Lee Miller: La mirada que desafió la guerra y el arte

Su primer contacto con la fama fue tan impactante como traumático. En 1927, mientras cruzaba una calle de Manhattan, el editor de moda Condé Nast la rescató de ser atropellada y la convirtió en modelo para la portada de Vogue. Su rostro pronto se convirtió en sinónimo de sofisticación moderna, pero Miller no tardó en descubrir la cara amarga de la industria, donde el control sobre el propio cuerpo y la imagen era una ilusión. Abandonó la pasarela para buscar un lugar al otro lado de la lente, persiguiendo una expresión más auténtica y personal.
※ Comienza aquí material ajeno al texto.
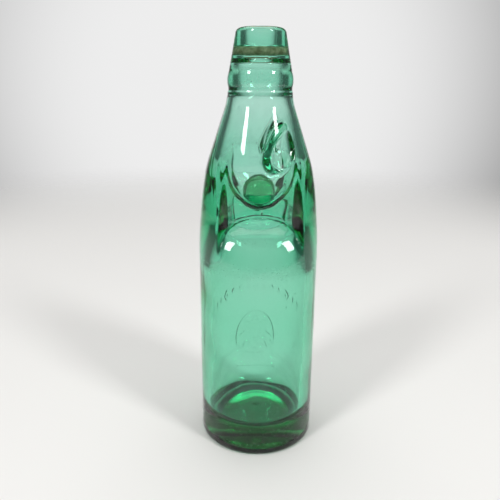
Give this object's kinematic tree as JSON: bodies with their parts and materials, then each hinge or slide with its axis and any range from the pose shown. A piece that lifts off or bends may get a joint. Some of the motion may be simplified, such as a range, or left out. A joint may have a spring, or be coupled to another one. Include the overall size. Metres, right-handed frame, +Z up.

En París, donde recaló en 1929, buscó al célebre Man Ray, de quien había oído hablar como referente del surrealismo fotográfico. Pronto se convirtió en su modelo, musa y colaboradora, aunque nunca aceptó reducirse a esa etiqueta. Juntos experimentaron con técnicas innovadoras, como la solarización, y compartieron un entorno creativo donde convergían figuras como Picasso, Cocteau y Dalí. Sin embargo, Miller ansiaba independencia y reconocimiento por méritos propios, y a principios de los años treinta abrió su propio estudio fotográfico en la capital francesa.